■ **What is required**: Print out every record exactly as it appears.
##### Raw data #####
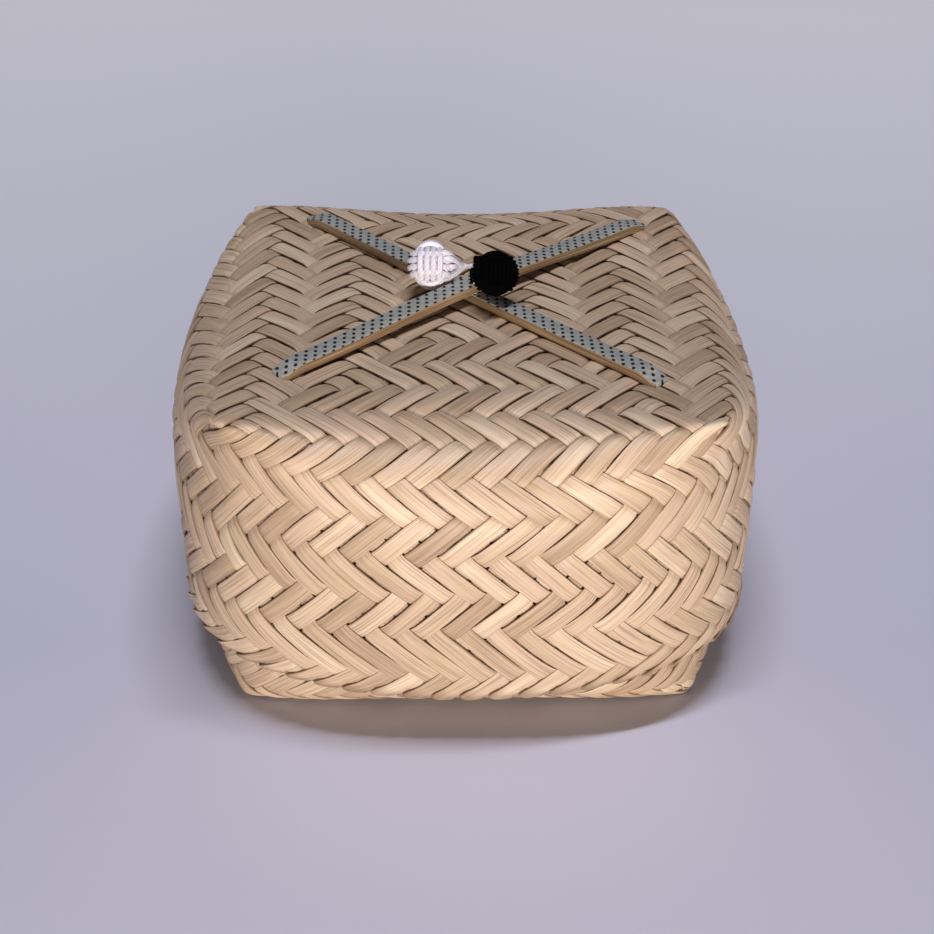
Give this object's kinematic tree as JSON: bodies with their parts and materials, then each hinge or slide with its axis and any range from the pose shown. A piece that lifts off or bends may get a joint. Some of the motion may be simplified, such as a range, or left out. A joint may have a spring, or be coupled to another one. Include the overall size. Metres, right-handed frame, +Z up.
{
  "type": "tea caddy",
  "caption": "Square lidded tea basket woven from bamboo splints, with a deep lift-off lid over its base, crossed ribbon-faced slats on top and corded knots tied at their crossing.",
  "frame": {"origin": "on the ground, under the middle of the base's flat floor", "axes": "+Z up, towards the lid; +X to the right along the front, +Y to the back"},
  "size_m": [0.2022, 0.2022, 0.1309],
  "materials": {
    "base_splints": "pale split bamboo, unvarnished, satin skin",
    "lid_splints": "pale split bamboo, unvarnished, satin skin",
    "core_bamboo": "split bamboo",
    "slat_bamboo": "planed bamboo",
    "dotted_ribbon": "grey woven ribbon with small black dots",
    "black_cord": "black braided cord",
    "white_cord": "white braided cord with a slight sheen",
    "bead_wood": "turned wood"
  },
  "bodies": {
    "base": {"base_basket": "base_splints", "base_rim_core": "core_bamboo"},
    "lid": {"lid_basket": "lid_splints", "lid_rim_core": "core_bamboo", "lower_slat": "slat_bamboo", "upper_slat": "slat_bamboo", "lower_tape": "dotted_ribbon", "upper_tape": "dotted_ribbon", "cross_lashing": "black_cord"},
    "white_knot": {"white_knot": "white_cord", "white_knot_bead": "bead_wood"},
    "black_knot": {"black_knot": "black_cord", "black_knot_bead": "bead_wood"}
  },
  "joints": [
    {"name": "lid_lift", "type": "slide", "parent": "base", "child": "lid", "axis": [0, 0, 1], "range_m": [0, 0.11]},
    {"name": "white_knot_lift", "type": "hinge", "parent": "lid", "child": "white_knot", "pos_m": [0.0026, 0.0067, 0.11704], "axis": [0, 1, 0], "range_deg": [0, 29]},
    {"name": "black_knot_lift", "type": "hinge", "parent": "lid", "child": "black_knot", "pos_m": [0.0026, 0.0067, 0.11704], "axis": [0, -1, 0], "range_deg": [0, 27]}
  ]
}
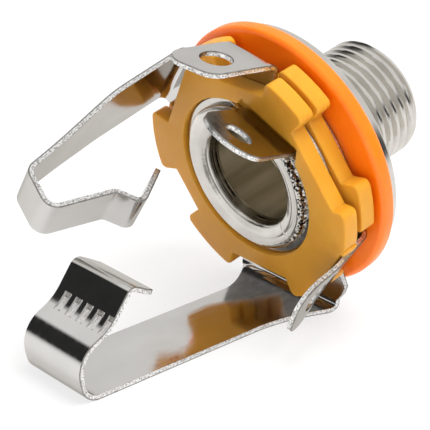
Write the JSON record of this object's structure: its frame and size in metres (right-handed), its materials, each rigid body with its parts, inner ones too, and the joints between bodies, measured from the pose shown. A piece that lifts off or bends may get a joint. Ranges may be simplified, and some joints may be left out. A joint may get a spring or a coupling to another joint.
{
  "type": "panel jack",
  "caption": "Open panel jack for a 6.35 mm plug: a threaded bushing with a flange, an orange insulating washer, amber wafers, hooked contact springs and solder lugs.",
  "frame": {"origin": "centre of the bore, on the plane of the flange's front face that seats on the panel", "axes": "+Z along the plug's axis towards the threaded end, +X towards the arm of the tip spring"},
  "size_m": [0.0243, 0.0212, 0.034],
  "materials": {
    "bushing_nickel": "bright nickel plate over turned brass",
    "orange_plastic": "moulded, semi-gloss",
    "spring_nickel": "bright nickel plate on spring sheet, sheared edges",
    "amber_resin": "moulded, slightly translucent",
    "terminal_nickel": "nickel plate on stamped sheet"
  },
  "bodies": {
    "root": {"bushing": "bushing_nickel", "front_washer": "orange_plastic", "tip_spring": "spring_nickel", "front_wafer": "amber_resin", "ring_spring": "spring_nickel", "rear_wafer": "amber_resin", "sleeve_terminal": "terminal_nickel"}
  },
  "joints": []
}
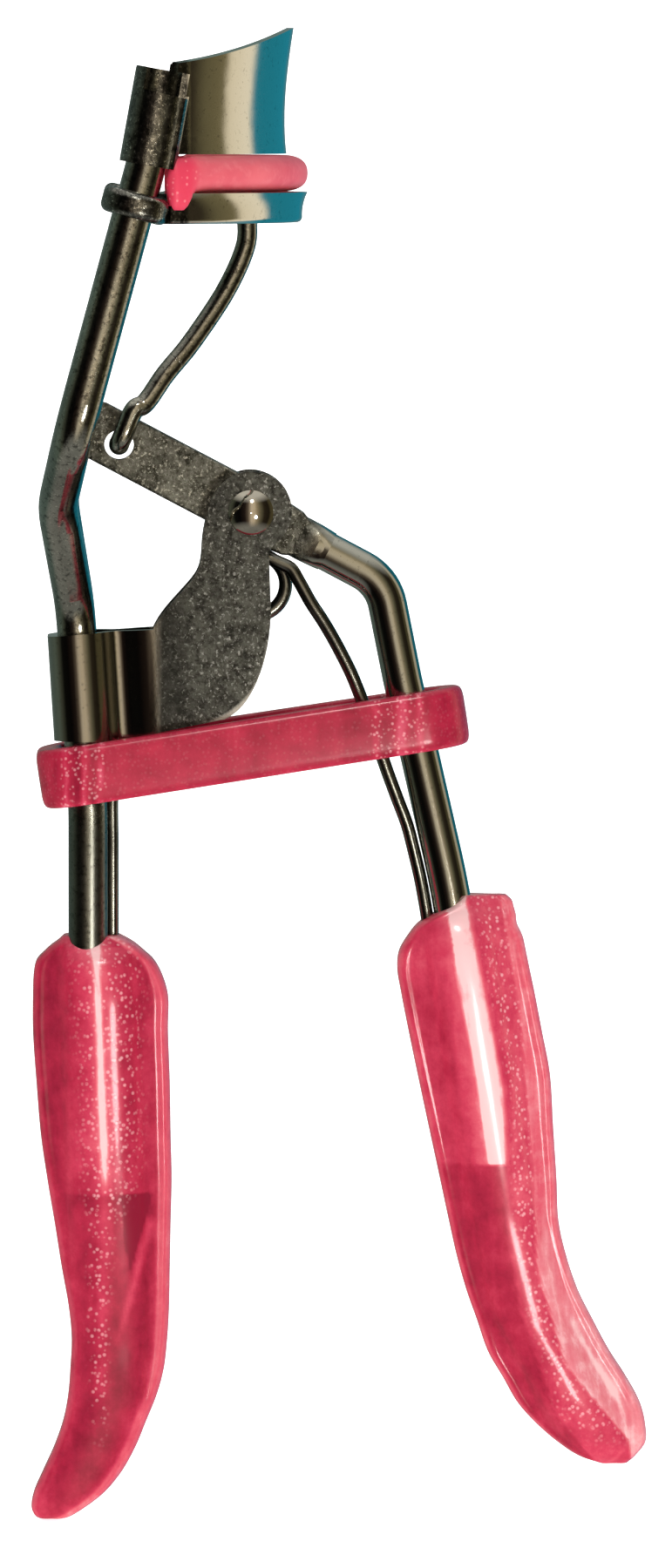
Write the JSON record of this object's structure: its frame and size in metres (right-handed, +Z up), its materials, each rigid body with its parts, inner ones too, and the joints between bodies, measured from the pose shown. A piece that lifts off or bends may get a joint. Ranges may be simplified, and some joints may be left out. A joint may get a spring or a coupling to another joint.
{
  "type": "eyelash curler",
  "caption": "Eyelash curler: curved metal jaws with a soft pad, two guide rods, a pivoted lever with a wire link, a return spring, a silicone band round the handles and two moulded grips.",
  "frame": {"origin": "centre of the tool's footprint, level with the lowest tip of the frame handle's grip", "axes": "+Z up along the tool, from the grips to the jaws; +X from the guide rods towards the lever handle, the side the jaws bulge to; Y across the jaws, with the XZ plane as the plane of symmetry of the jaws and grips"},
  "size_m": [0.0442, 0.0348, 0.1067],
  "materials": {
    "nickel": "polished dark nickel plate",
    "jaw_nickel": "mirror-polished nickel plate",
    "lever_nickel": "plated over a rough-blasted flat bar",
    "rivet_nickel": "polished domed head",
    "steel": "plain plated steel",
    "bracket_nickel": "plated over grained pressed sheet",
    "spring_steel": "plated spring wire",
    "pad_silicone": "soft satin silicone",
    "band_silicone": "translucent glossy silicone",
    "grip_plastic": "translucent glossy moulded plastic with small bubbles inside"
  },
  "bodies": {
    "frame": {"frame_rod_near": "nickel", "frame_rod_far": "nickel", "upper_jaw_plate": "jaw_nickel", "pivot_rivet": "rivet_nickel", "pivot_washer_near": "steel", "pivot_washer_far": "steel", "pivot_bracket": "bracket_nickel", "return_spring": "spring_steel", "closure_band": "band_silicone", "frame_grip": "grip_plastic"},
    "lever": {"lever_arm": "lever_nickel", "lever_grip": "grip_plastic"},
    "lower_jaw": {"lower_jaw_channel": "jaw_nickel", "lash_pad": "pad_silicone"},
    "link": {"link_wire": "nickel"}
  },
  "joints": [
    {"name": "lever_hinge", "type": "hinge", "parent": "frame", "child": "lever", "pos_m": [-0.00637, 0, 0.07231], "axis": [0, -1, 0], "range_deg": [0, 30], "deforming": ["return_spring", "closure_band"]},
    {"name": "jaw_slide", "type": "slide", "parent": "frame", "child": "lower_jaw", "axis": [-0.2609, 0, -0.9654], "range_m": [0, 0.00546]},
    {"name": "link_swing", "type": "hinge", "parent": "lower_jaw", "child": "link", "pos_m": [-0.00665, 0, 0.09316], "axis": [0, -1, 0], "range_deg": [-1, 1]}
  ],
  "couplings": [
    {"joint": "lever_hinge", "follows": "jaw_slide", "rad_per_m": 95.881},
    {"joint": "link_swing", "follows": "jaw_slide", "rad_per_m": 0.95881}
  ]
}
#####
■ **Response**:
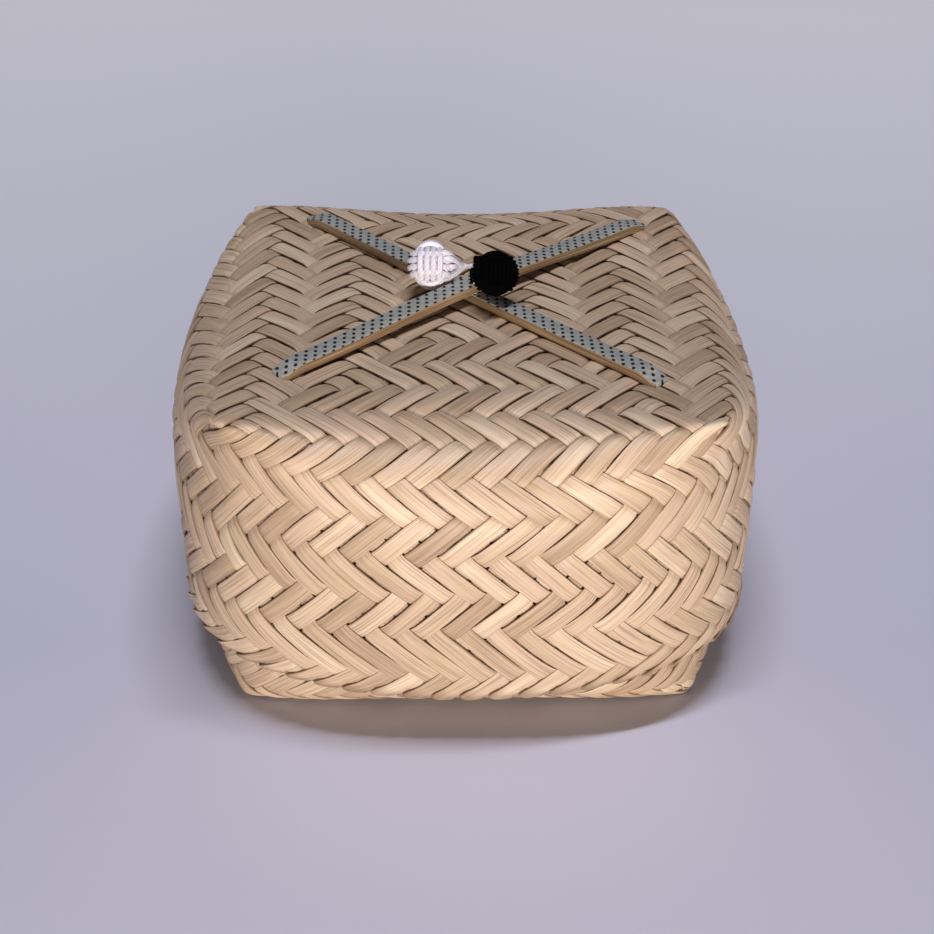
Give this object's kinematic tree as JSON: bodies with their parts and materials, then each hinge or slide with its axis and any range from the pose shown. A piece that lifts off or bends may get a joint. Some of the motion may be simplified, such as a range, or left out. A joint may have a spring, or be coupled to another one. Include the overall size. Metres, right-handed frame, +Z up.
{
  "type": "tea caddy",
  "caption": "Square lidded tea basket woven from bamboo splints, with a deep lift-off lid over its base, crossed ribbon-faced slats on top and corded knots tied at their crossing.",
  "frame": {"origin": "on the ground, under the middle of the base's flat floor", "axes": "+Z up, towards the lid; +X to the right along the front, +Y to the back"},
  "size_m": [0.2022, 0.2022, 0.1309],
  "materials": {
    "base_splints": "pale split bamboo, unvarnished, satin skin",
    "lid_splints": "pale split bamboo, unvarnished, satin skin",
    "core_bamboo": "split bamboo",
    "slat_bamboo": "planed bamboo",
    "dotted_ribbon": "grey woven ribbon with small black dots",
    "black_cord": "black braided cord",
    "white_cord": "white braided cord with a slight sheen",
    "bead_wood": "turned wood"
  },
  "bodies": {
    "base": {"base_basket": "base_splints", "base_rim_core": "core_bamboo"},
    "lid": {"lid_basket": "lid_splints", "lid_rim_core": "core_bamboo", "lower_slat": "slat_bamboo", "upper_slat": "slat_bamboo", "lower_tape": "dotted_ribbon", "upper_tape": "dotted_ribbon", "cross_lashing": "black_cord"},
    "white_knot": {"white_knot": "white_cord", "white_knot_bead": "bead_wood"},
    "black_knot": {"black_knot": "black_cord", "black_knot_bead": "bead_wood"}
  },
  "joints": [
    {"name": "lid_lift", "type": "slide", "parent": "base", "child": "lid", "axis": [0, 0, 1], "range_m": [0, 0.11]},
    {"name": "white_knot_lift", "type": "hinge", "parent": "lid", "child": "white_knot", "pos_m": [0.0026, 0.0067, 0.11704], "axis": [0, 1, 0], "range_deg": [0, 29]},
    {"name": "black_knot_lift", "type": "hinge", "parent": "lid", "child": "black_knot", "pos_m": [0.0026, 0.0067, 0.11704], "axis": [0, -1, 0], "range_deg": [0, 27]}
  ]
}
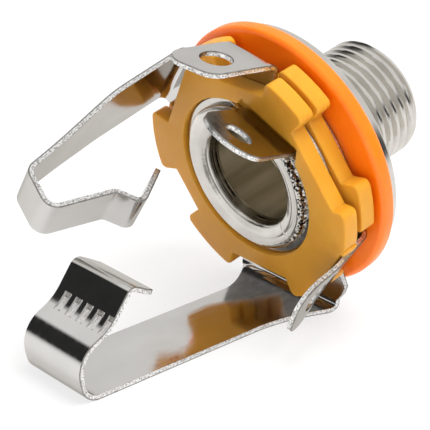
Write the JSON record of this object's structure: its frame and size in metres (right-handed), its materials, each rigid body with its parts, inner ones too, and the joints between bodies, measured from the pose shown. A piece that lifts off or bends may get a joint. Ranges may be simplified, and some joints may be left out. A joint may get a spring or a coupling to another joint.
{
  "type": "panel jack",
  "caption": "Open panel jack for a 6.35 mm plug: a threaded bushing with a flange, an orange insulating washer, amber wafers, hooked contact springs and solder lugs.",
  "frame": {"origin": "centre of the bore, on the plane of the flange's front face that seats on the panel", "axes": "+Z along the plug's axis towards the threaded end, +X towards the arm of the tip spring"},
  "size_m": [0.0243, 0.0212, 0.034],
  "materials": {
    "bushing_nickel": "bright nickel plate over turned brass",
    "orange_plastic": "moulded, semi-gloss",
    "spring_nickel": "bright nickel plate on spring sheet, sheared edges",
    "amber_resin": "moulded, slightly translucent",
    "terminal_nickel": "nickel plate on stamped sheet"
  },
  "bodies": {
    "root": {"bushing": "bushing_nickel", "front_washer": "orange_plastic", "tip_spring": "spring_nickel", "front_wafer": "amber_resin", "ring_spring": "spring_nickel", "rear_wafer": "amber_resin", "sleeve_terminal": "terminal_nickel"}
  },
  "joints": []
}
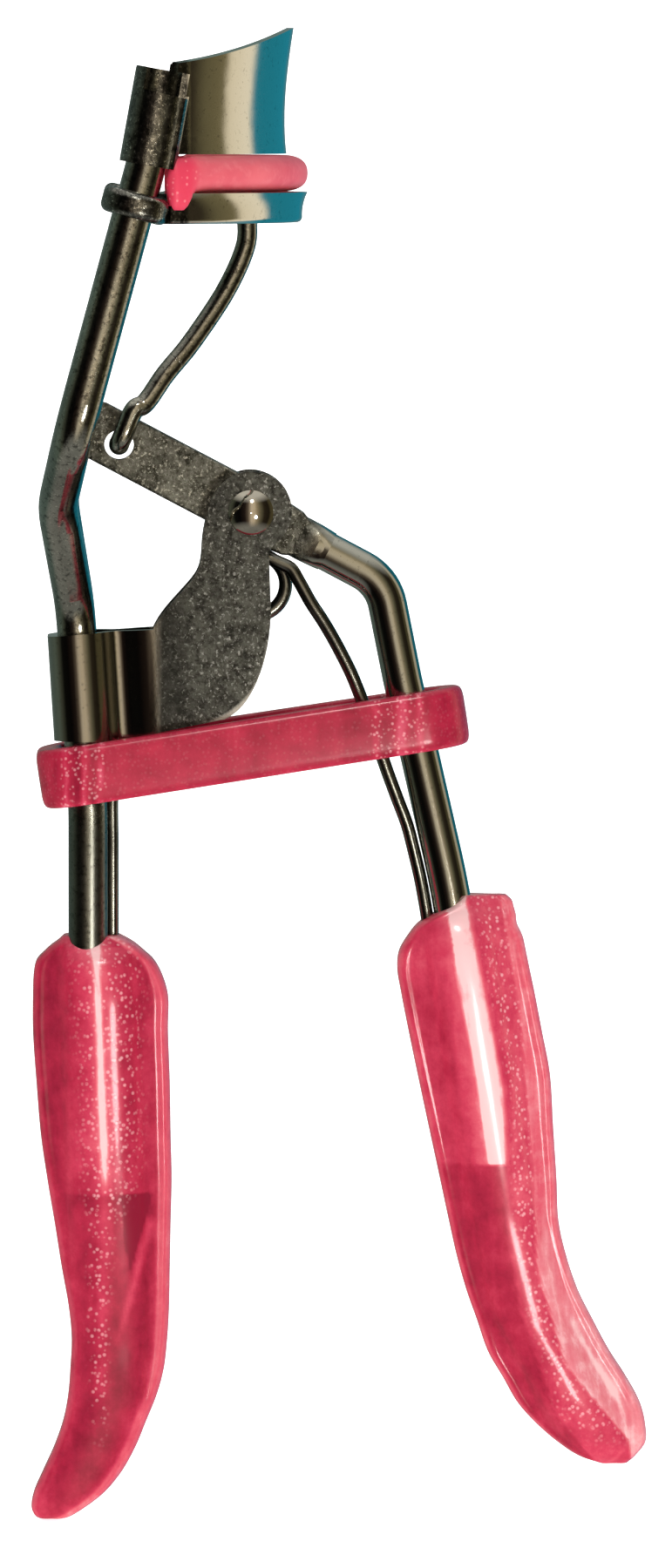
Write the JSON record of this object's structure: its frame and size in metres (right-handed, +Z up), its materials, each rigid body with its parts, inner ones too, and the joints between bodies, measured from the pose shown. A piece that lifts off or bends may get a joint. Ranges may be simplified, and some joints may be left out. A joint may get a spring or a coupling to another joint.
{
  "type": "eyelash curler",
  "caption": "Eyelash curler: curved metal jaws with a soft pad, two guide rods, a pivoted lever with a wire link, a return spring, a silicone band round the handles and two moulded grips.",
  "frame": {"origin": "centre of the tool's footprint, level with the lowest tip of the frame handle's grip", "axes": "+Z up along the tool, from the grips to the jaws; +X from the guide rods towards the lever handle, the side the jaws bulge to; Y across the jaws, with the XZ plane as the plane of symmetry of the jaws and grips"},
  "size_m": [0.0442, 0.0348, 0.1067],
  "materials": {
    "nickel": "polished dark nickel plate",
    "jaw_nickel": "mirror-polished nickel plate",
    "lever_nickel": "plated over a rough-blasted flat bar",
    "rivet_nickel": "polished domed head",
    "steel": "plain plated steel",
    "bracket_nickel": "plated over grained pressed sheet",
    "spring_steel": "plated spring wire",
    "pad_silicone": "soft satin silicone",
    "band_silicone": "translucent glossy silicone",
    "grip_plastic": "translucent glossy moulded plastic with small bubbles inside"
  },
  "bodies": {
    "frame": {"frame_rod_near": "nickel", "frame_rod_far": "nickel", "upper_jaw_plate": "jaw_nickel", "pivot_rivet": "rivet_nickel", "pivot_washer_near": "steel", "pivot_washer_far": "steel", "pivot_bracket": "bracket_nickel", "return_spring": "spring_steel", "closure_band": "band_silicone", "frame_grip": "grip_plastic"},
    "lever": {"lever_arm": "lever_nickel", "lever_grip": "grip_plastic"},
    "lower_jaw": {"lower_jaw_channel": "jaw_nickel", "lash_pad": "pad_silicone"},
    "link": {"link_wire": "nickel"}
  },
  "joints": [
    {"name": "lever_hinge", "type": "hinge", "parent": "frame", "child": "lever", "pos_m": [-0.00637, 0, 0.07231], "axis": [0, -1, 0], "range_deg": [0, 30], "deforming": ["return_spring", "closure_band"]},
    {"name": "jaw_slide", "type": "slide", "parent": "frame", "child": "lower_jaw", "axis": [-0.2609, 0, -0.9654], "range_m": [0, 0.00546]},
    {"name": "link_swing", "type": "hinge", "parent": "lower_jaw", "child": "link", "pos_m": [-0.00665, 0, 0.09316], "axis": [0, -1, 0], "range_deg": [-1, 1]}
  ],
  "couplings": [
    {"joint": "lever_hinge", "follows": "jaw_slide", "rad_per_m": 95.881},
    {"joint": "link_swing", "follows": "jaw_slide", "rad_per_m": 0.95881}
  ]
}